We must raise Tophs—sons and daughters who are not soft with sentimentality, but strong with Scripture. Who don’t need applause to act in faith. Who are trained to stand when the world demands they kneel.
This is postmillennial strength: not loud, not boastful, but unmovable. The kind of strength that builds multi-generational churches, reclaims broken ground, and holds the line until the King returns.
---
✝️ Gospel Application
Jesus is the true Rock. Rejected by men, mocked by the world—yet He is the cornerstone of a Kingdom that cannot be shaken.

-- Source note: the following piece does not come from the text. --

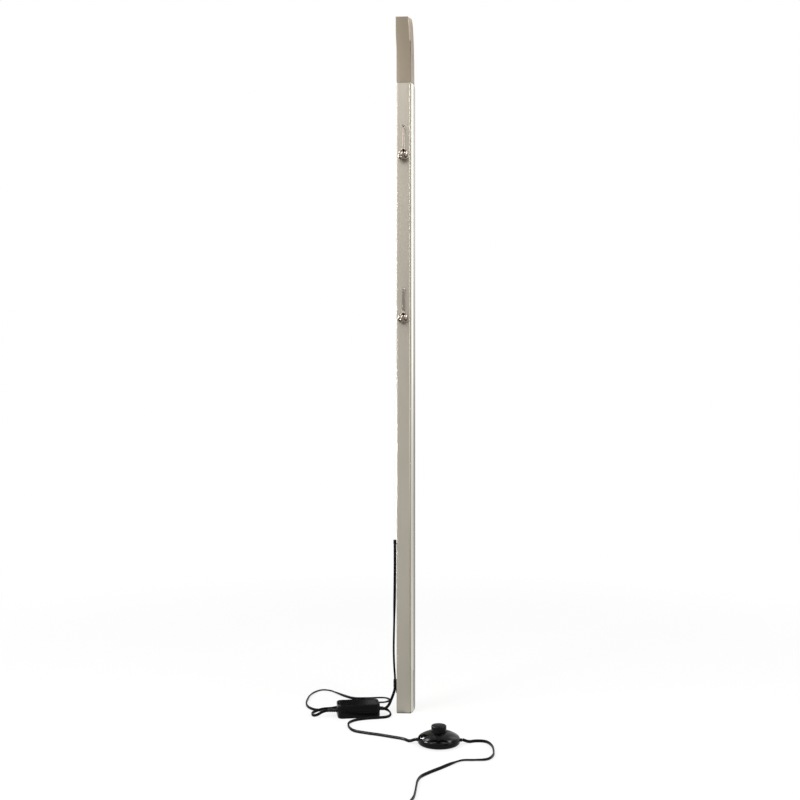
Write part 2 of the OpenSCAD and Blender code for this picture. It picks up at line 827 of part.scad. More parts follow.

His victory was won not by the eyes of the flesh, but by the power of God. And in Him, the weak are made strong, the overlooked are lifted high, and the rejected become royalty.
Toph reminds us that our identity is not in what we lack—but in who holds us. The church stands not on what it sees, but on what is spoken by the Word of God.
---
🏠 Family and Discipleship Reflection
How do we teach our children to find strength in Christ, not in cultural approval?
Root their identity in the Word. Disciple them in truth—not trends.
Do we honor those in the church whom the world overlooks?
Celebrate unseen faithfulness. Uphold the dignity of every saint, regardless of ability.
Are we raising Tophs—children unmoved by shame, grounded in truth?
Train them in conviction. Teach them to listen—not with the world’s ears, but with the Spirit’s wisdom.
---
🪨 Final Reflection
She could not see the world’s surface—but she saw through its lies.
She stood firm where others stumbled,
unmoved not by ignorance but by identity.
And in the end, it was the blind girl who taught us to see what strength really is:
standing on the Rock, eyes wide shut, heart wide open.